Following Dr. Neff’s advice, I became kinder to myself, viewing my situation through the lens of self-compassion. The clouds of self-defeat parted and I could think more clearly. Instead of worrying about what I was or wasn’t doing correctly in my job search, I began asking myself what work can I do? I stopped thinking about job descriptions, resumes, and interviews and started thinking about work that needs doing.

Do The Work That Needs Doing

Shifting my thinking seemed to open up new doors. Someone I met in a networking group asked me to go to coffee. She told me about how she started an LLC but that she was struggling to market her business. Well, that is something I know how to do backward and forwards. It wasn’t a job, but it was work that needed doing and I could do it, so I said, “Let me help you.”
Doing a project in my wheelhouse helped me feel better about my skills and abilities. She loved the work I did for her and referred me to a developer who is building a new mixed-use building in Longmont, Colorado. The developer needed to market the commercial and residential spaces in her building to a Hispanic audience and tell the story of the inspiration behind the project so I offered to help.
Through this developer's project, I met someone who told me about a construction company that needed help writing marketing proposals. It’s not the type of gig I would ever look for, but I said yes anyway. It lead me to a dream project I'm super excited to do.

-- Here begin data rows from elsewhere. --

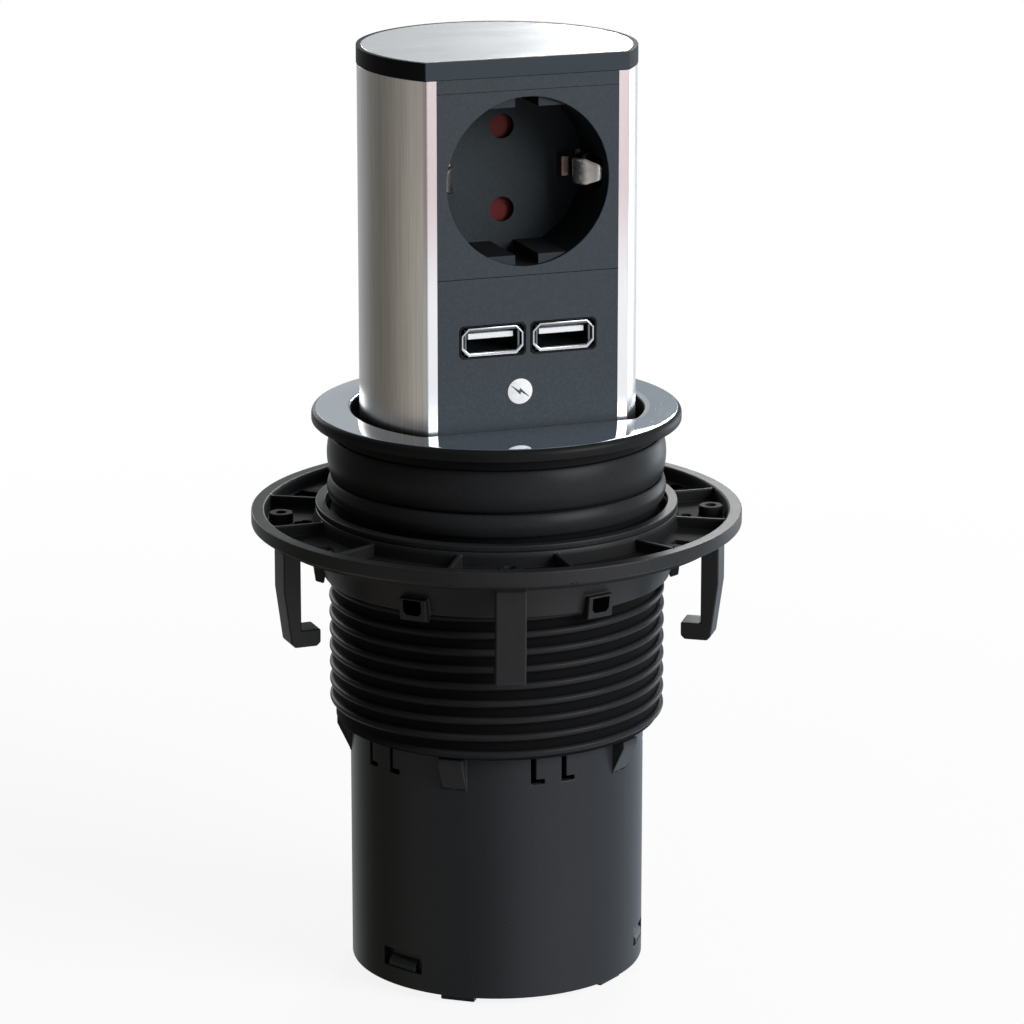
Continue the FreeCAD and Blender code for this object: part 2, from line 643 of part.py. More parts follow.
def guide_sleeve():
    body = new_body("sleeve_body")
    flange_top = COLLAR_TOP - s.neck_depth - s.fit_gap / 2
    flange_under = flange_top - s.sleeve_flange
    revolve(body, [
        (0, SLEEVE_FOOT),
        (SLEEVE_RADIUS, SLEEVE_FOOT),
        (SLEEVE_RADIUS, flange_under),
        (NECK_RADIUS, flange_under),
        (NECK_RADIUS, flange_top),
        (0, flange_top),
    ])
    hole = d_prism("sleeve_hole", s.slide_gap, SLEEVE_FOOT - BEYOND, flange_top + BEYOND)
    middle = (SLEEVE_FOOT + flange_under) / 2
    half_width = s.pad_width / 2
    half_height = (flange_under - SLEEVE_FOOT) / 2 - s.pad_margin
    width = (-half_width, half_width)
    height = (middle - half_height, middle + half_height)
    gap = s.fit_gap
    window = block(
        "pad_window", (TOWER_RADIUS - s.pad_depth, SLEEVE_RADIUS + BEYOND),
        (-half_width - gap, half_width + gap), (height[0] - gap, height[1] + gap),
    )
    windows = [turned(f"pad_window_{number}", window, angle) for number, angle in enumerate(PAD_ANGLES)]
    hollow = front_hollow(
        "sleeve_hollow", SLEEVE_RADIUS, s.slide_gap, SLEEVE_FOOT - BEYOND, flange_top - s.crescent_wall
    )
    part("guide_sleeve", cut("sleeve_cut", body, hole, hollow, *windows))
    inner = SLEEVE_RADIUS - s.leaf_thickness * 3
    pad_block = block("pad_block", (TOWER_RADIUS - s.pad_depth, inner), width, height)
    pads = group("pad_blocks", *[turned(f"pad_{n}", pad_block, angle) for n, angle in enumerate(PAD_ANGLES)])
    clear = d_prism("pad_clear", s.fit_gap / 2, SLEEVE_FOOT, flange_top)
    part("brake_pads", cut("pad_cut", pads, clear))
    leaf_foot = block("leaf_block", (inner, inner + s.leaf_thickness), width, height)
    bump = block(
        "leaf_bump", (inner + s.leaf_thickness, SLEEVE_RADIUS - s.fit_gap), (-half_width / 2, half_width / 2),
        (middle - s.leaf_thickness * 2, middle + s.leaf_thickness * 2),
    )
    leaf = join("leaf", leaf_foot, bump)
    part("brake_springs", group("leaves", *[turned(f"leaf_{n}", leaf, a) for n, a in enumerate(PAD_ANGLES)]))


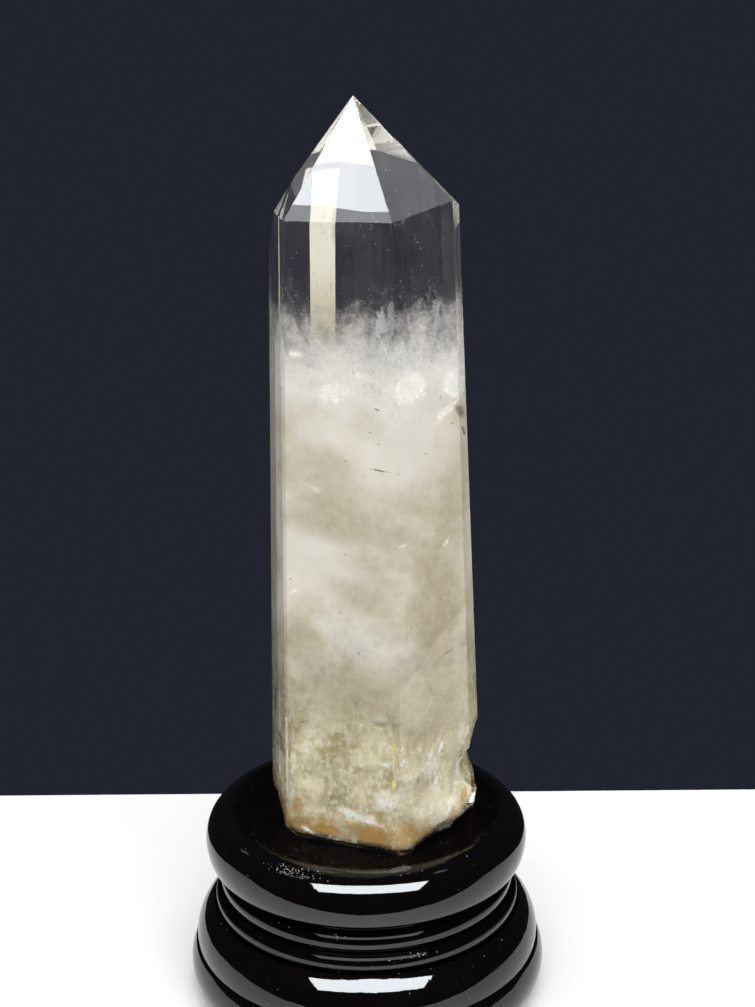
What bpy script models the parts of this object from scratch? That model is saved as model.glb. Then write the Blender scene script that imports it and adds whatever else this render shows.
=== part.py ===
"""A quartz point standing on a turned, black-lacquered wooden stand.

Units are metres, with +Z up. The origin is on the stand's axis, on the surface that it stands on, and
-Y is the front, the side that the crystal's broadest face looks to. There are two pieces: the stand is
one turned solid, and the crystal is one solid that rests on the floor of the stand's shallow dish.
"""

import math

import bmesh
import bpy
from mathutils import Euler, Matrix, Vector, noise

MM = 0.001

# Stand. Each rounding of its turned outline, from the rim down: the centre (radius, height) and the two
# radii in mm, the degrees that it runs between (0 is outward, 90 is up) and how many points it takes
TURNINGS = {
    "rim": ((32.4, 38.8), (5.9, 6.9), (112, 0), 9),
    "rim_underside": ((32.4, 38.8), (5.9, 8.2), (-8, -30), 3),
    "neck": ((33.9, 31.7), (1.3, 1.0), (115, 235), 3),
    "upper_bead": ((33.0, 28.6), (2.1, 2.3), (80, 0), 4),
    "upper_bead_underside": ((32.6, 28.6), (2.5, 3.2), (-12, -57), 3),
    "lower_bead": ((34.3, 24.0), (2.1, 2.3), (78, 0), 4),
    "lower_bead_underside": ((33.7, 24.0), (2.7, 3.2), (-12, -57), 3),
    "swelling": ((30.6, 13.8), (10.6, 10.5), (54, -10), 6),
    "foot": ((36.7, 7.4), (6.1, 7.4), (36, -90), 9),
}
DISH_FLOOR = 45.2 * MM
DISH_FLAT_RADIUS = 28.6 * MM
STAND_STEPS = 64
SHARP_ANGLE = math.radians(35)

# Crystal
REST_GAP = 0.3 * MM
CRYSTAL_FOOT = DISH_FLOOR + REST_GAP
APEX = Vector((-1.1, 1.0, 209.95)) * MM
# Its upright edges in mm, counter-clockwise from above: where each one meets the facets of the point
# (x, y, z), and about where it would meet the dish (x, y)
EDGES = {
    "left_front": ((-16.9, -7.0, 185.6), (-19.6, -9.5)),
    "front_left": ((-15.9, -9.0, 184.95), (-18.2, -15.8)),
    "front_right": ((6.8, -18.0, 185.4), (9.8, -25.0)),
    "right": ((19.6, -8.0, 188.8), (25.8, -11.2)),
    "right_back": ((21.1, -4.5, 187.7), (27.4, -5.5)),
    "back_right": ((18.6, 13.3, 187.5), (23.5, 15.5)),
    "back": ((-0.7, 21.4, 189.6), (-1.5, 24.4)),
    "back_left": ((-7.2, 20.2, 189.6), (-8.2, 22.9)),
    "left_back": ((-20.5, 12.9, 176.0), (-22.9, 13.9)),
    "left": ((-18.35, -1.0, 186.0), (-21.4, 0.0)),
}
# One small steep facet, over the side that starts at this edge, stops short of the tip at this point
STEEP_FACET_EDGE = "left"
STEEP_FACET_TOP = Vector((-13.3, 0.3, 195.3)) * MM
BLOCK_SIDE = 0.6

# Scars where flakes broke away: the deepest spot of each in mm, the way it faces (degrees from the
# front towards +X, degrees up), and the radii of the scooping ellipsoid in mm (inward, across, upright)
SCARS = {
    "foot_left": ((-19.9, -4.0, 49.0), (-82, -22), (9, 24, 18)),
    "foot_left_front": ((-17.4, -14.0, 46.6), (-50, -28), (8, 8, 10)),
    "foot_front_left": ((-9.5, -18.2, 46.8), (-24, -26), (7, 12, 7)),
    "foot_front": ((1.5, -22.6, 46.8), (-12, -30), (8, 9, 6.5)),
    "foot_corner": ((16.6, -16.8, 48.0), (45, -34), (8, 16, 13)),
    "foot_right": ((21.8, -9.5, 48.2), (66, -38), (12, 16, 12)),
    "foot_right_back": ((22.6, 9.0, 49.0), (108, -30), (12, 14, 14)),
    "foot_back": ((8.0, 20.5, 49.0), (165, -24), (12, 16, 12)),
    "foot_back_left": ((-12.0, 20.0, 50.0), (208, -20), (12, 13, 16)),
    "notch_right_above": ((23.1, -2.0, 65.2), (90, -17), (5, 24, 10.5)),
    "notch_right_below": ((22.9, -2.0, 57.8), (86, 26), (5, 22, 7)),
    "notch_right_front": ((21.3, -12.2, 61.0), (56, -12), (6, 7, 10)),
    "lobe_right": ((25.2, -3.0, 51.5), (88, -6), (5, 20, 10)),
    "hollow_right_front": ((17.2, -19.0, 54.5), (40, 8), (6, 6, 5)),
    "edge_front_low": ((8.0, -23.0, 56.0), (8, -2), (6, 8, 13)),
    "ledge_front": ((-6.5, -18.8, 52.0), (-21, 6), (5, 18, 9)),
    "ledge_front_high": ((0.5, -21.4, 61.5), (-20, 16), (4, 10, 5)),
    "ledge_right": ((13.2, -20.6, 66.0), (36, -8), (7, 4.5, 11)),
    "flake_front": ((3.8, -21.3, 75.0), (-20, 25), (9, 4.6, 1.7)),
    "flake_right": ((25.2, -6.5, 86.0), (80, 0), (10, 8, 6)),
    "flake_right_high": ((24.4, -7.0, 97.0), (75, 0), (10, 7, 5)),
    "chip_right": ((22.1, -7.0, 150.6), (72, 10), (5, 3.2, 2.6)),
    "chip_right_low": ((22.6, -6.2, 145.0), (78, 5), (6, 3, 2.8)),
    "chip_shoulder": ((20.4, -6.2, 187.6), (70, 35), (3, 2, 1.5)),
    "flake_back": ((6.0, 21.0, 92.0), (165, 0), (16, 7, 9)),
    "flake_back_low": ((-14.0, 20.0, 74.0), (208, 0), (12, 6, 8)),
}
SCAR_DETAIL = 3
SCAR_RIPPLE = 0.03
SCAR_RIPPLE_SCALE = 2.4
SCAR_SEED_STEP = 7.0


def clear_scene():
    for old in list(bpy.data.objects):
        bpy.data.objects.remove(old)


def material(name, colour, roughness, transmission=0.0, ior=1.5):
    """A plain finish for one piece."""
    made = bpy.data.materials.new(name)
    made.use_nodes = True
    shader = made.node_tree.nodes["Principled BSDF"]
    shader.inputs["Base Color"].default_value = (*colour, 1.0)
    shader.inputs["Roughness"].default_value = roughness
    shader.inputs["Transmission Weight"].default_value = transmission
    shader.inputs["IOR"].default_value = ior
    return made


def add_object(name, shape, finish=None):
    """Turns a bmesh into a named object in the scene."""
    mesh = bpy.data.meshes.new(name)
    shape.to_mesh(mesh)
    shape.free()
    if finish:
        mesh.materials.append(finish)
    made = bpy.data.objects.new(name, mesh)
    bpy.context.scene.collection.objects.link(made)
    return made


def arc(centre, radii, span, count):
    """Points (radius, height) in metres along part of an ellipse given in mm."""
    turns = [math.radians(span[0] + (span[1] - span[0]) * k / (count - 1)) for k in range(count)]
    return [((centre[0] + radii[0] * math.cos(t)) * MM, (centre[1] + radii[1] * math.sin(t)) * MM) for t in turns]


def stand_profile():
    """The turned outline, from the dish floor over the rounded rim and down to the foot."""
    points = [(DISH_FLAT_RADIUS, DISH_FLOOR)]
    for centre, radii, span, count in TURNINGS.values():
        points += arc(centre, radii, span, count)
    return points


def build_stand():
    """One turned solid: the profile spun about the axis, with a flat dish floor and underside."""
    shape = bmesh.new()
    rows = []
    for radius, height in stand_profile():
        row = []
        for step in range(STAND_STEPS):
            turn = 2 * math.pi * step / STAND_STEPS
            row.append(shape.verts.new((radius * math.cos(turn), radius * math.sin(turn), height)))
        rows.append(row)
    for upper, lower in zip(rows, rows[1:]):
        for step in range(STAND_STEPS):
            after = (step + 1) % STAND_STEPS
            shape.faces.new((upper[step], lower[step], lower[after], upper[after]))
    shape.faces.new(rows[0])
    shape.faces.new(rows[-1][::-1])
    bmesh.ops.recalc_face_normals(shape, faces=shape.faces)
    made = add_object("stand", shape, material("black_lacquer", (0.006, 0.006, 0.008), 0.12))
    made.data.shade_smooth()
    made.data.set_sharp_from_angle(angle=SHARP_ANGLE)
    return made


def cut_flat(shape, a, b, c, inside):
    """Cuts the shape along the plane of three points and keeps the side that holds inside."""
    normal = (b - a).cross(c - a).normalized()
    if normal.dot(inside - a) > 0:
        normal.negate()
    geometry = shape.verts[:] + shape.edges[:] + shape.faces[:]
    cut = bmesh.ops.bisect_plane(shape, geom=geometry, plane_co=a, plane_no=normal, clear_outer=True)
    rim = [part for part in cut["geom_cut"] if isinstance(part, bmesh.types.BMEdge)]
    if rim:
        bmesh.ops.contextual_create(shape, geom=rim)


def crystal_block():
    """The unbroken crystal: a block cut flat along each side and each facet of the point."""
    shape = bmesh.new()
    bmesh.ops.create_cube(shape, size=BLOCK_SIDE)
    inside = Vector((0, 0, (CRYSTAL_FOOT + APEX.z) / 2))
    under = Vector((0, 0, CRYSTAL_FOOT))
    cut_flat(shape, under, under + Vector((1, 0, 0)), under + Vector((0, 1, 0)), inside)
    names = list(EDGES)
    for name, after in zip(names, names[1:] + names[:1]):
        top, next_top = Vector(EDGES[name][0]) * MM, Vector(EDGES[after][0]) * MM
        middle = (Vector(EDGES[name][1]) + Vector(EDGES[after][1])) / 2 * MM
        cut_flat(shape, top, next_top, Vector((*middle, CRYSTAL_FOOT)), inside)
        tip = STEEP_FACET_TOP if name == STEEP_FACET_EDGE else APEX
        cut_flat(shape, top, next_top, tip, inside)
    bmesh.ops.remove_doubles(shape, verts=shape.verts, dist=0.02 * MM)
    bmesh.ops.recalc_face_normals(shape, faces=shape.faces)
    return shape


def scar_place(spot, facing, radii):
    """Where the unit ball goes so that its surface scoops down to the spot."""
    turn, rise = (math.radians(angle) for angle in facing)
    outward = Vector((math.sin(turn) * math.cos(rise), -math.cos(turn) * math.cos(rise), math.sin(rise)))
    centre = (Vector(spot) + outward * radii[0]) * MM
    turned = Euler((0, -rise, turn - math.pi / 2)).to_matrix().to_4x4()
    return Matrix.Translation(centre) @ turned @ Matrix.Diagonal((*(Vector(radii) * MM), 1))


def build_scar(name, spot, facing, radii, number):
    """The cutter of one scar: a ball with the low ripples that broken quartz shows."""
    shape = bmesh.new()
    bmesh.ops.create_icosphere(shape, subdivisions=SCAR_DETAIL, radius=1.0)
    for vert in shape.verts:
        seed = vert.co * SCAR_RIPPLE_SCALE + Vector((0, 0, SCAR_SEED_STEP * number))
        vert.co *= 1 + SCAR_RIPPLE * noise.noise(seed)
    bmesh.ops.transform(shape, matrix=scar_place(spot, facing, radii), verts=shape.verts)
    cutter = add_object("scar_" + name, shape)
    cutter.hide_render = True
    cutter.display_type = "WIRE"
    return cutter


def build_crystal():
    """The quartz point: flat faces, broken away in shell-shaped scars round its foot."""
    quartz = material("quartz", (0.86, 0.84, 0.79), 0.05, transmission=0.9, ior=1.544)
    crystal = add_object("quartz_point", crystal_block(), quartz)
    for number, (name, (spot, facing, radii)) in enumerate(SCARS.items()):
        scar = crystal.modifiers.new(name, "BOOLEAN")
        scar.operation = "DIFFERENCE"
        scar.solver = "EXACT"
        scar.object = build_scar(name, spot, facing, radii, number)
    return crystal


clear_scene()
build_stand()
build_crystal()
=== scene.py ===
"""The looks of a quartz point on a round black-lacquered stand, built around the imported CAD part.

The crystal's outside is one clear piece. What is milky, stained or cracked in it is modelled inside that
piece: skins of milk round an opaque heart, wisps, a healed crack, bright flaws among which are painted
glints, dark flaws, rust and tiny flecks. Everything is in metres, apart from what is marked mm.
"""

import math
import random

import bmesh
import bpy
from mathutils import Matrix, Vector, noise
from mathutils.bvhtree import BVHTree


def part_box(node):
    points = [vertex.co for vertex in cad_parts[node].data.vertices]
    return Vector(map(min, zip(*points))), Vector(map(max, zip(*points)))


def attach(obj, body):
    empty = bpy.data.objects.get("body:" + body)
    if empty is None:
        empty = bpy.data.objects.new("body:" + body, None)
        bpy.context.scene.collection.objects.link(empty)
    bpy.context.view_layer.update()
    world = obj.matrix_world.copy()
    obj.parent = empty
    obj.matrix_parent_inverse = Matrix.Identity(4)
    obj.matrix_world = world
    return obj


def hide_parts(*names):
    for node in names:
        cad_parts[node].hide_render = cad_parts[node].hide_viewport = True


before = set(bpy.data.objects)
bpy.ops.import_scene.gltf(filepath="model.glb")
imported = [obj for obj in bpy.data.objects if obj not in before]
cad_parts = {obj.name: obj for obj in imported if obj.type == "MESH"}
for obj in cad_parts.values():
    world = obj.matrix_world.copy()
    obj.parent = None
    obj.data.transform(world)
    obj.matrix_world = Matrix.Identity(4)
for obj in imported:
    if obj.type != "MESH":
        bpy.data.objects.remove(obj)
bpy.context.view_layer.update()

scene = bpy.context.scene
chance = random.Random(11)

MM = 0.001

# Camera: where the photograph was taken from, and its focal length in pixels of the 755 x 1007 frame
CAMERA_PLACE = (0.00337, -0.350, 0.2246)
CAMERA_PITCH = 16.58
CAMERA_ROLL = -0.47
CAMERA_NEAREST = 0.01
FOCAL_PIXELS = 1615
FRAME_HEIGHT = 1007
SENSOR = 36.0

# Stage: the table ends just in front of the stand, so that the crystal's front faces mirror nothing pale
TABLE_HALF_WIDTH = 0.8
TABLE_FRONT = -0.09
TABLE_BACK = 0.096
WORLD_COLOUR = (0.016, 0.018, 0.026)
LAYERS_SEEN_THROUGH = 32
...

Out of Chaos And Into Clarity 

Searching for a job felt like chaos. Bringing my skills to where they were needed brought me clarity. And the process helped me discover what I really want to do. I want to solve complex communication challenges for small to mid-sized businesses experiencing pain in hiring, growing revenue, or scaling. It doesn't matter if solving communication challenges comes in a job or in projects. I'll keep doing the work that needs doing in whatever form in which it comes.
If you’re in the unfortunate position of looking for a job, I understand your pain. Instead of looking for a job, try doing the work that needs doing and see where you land.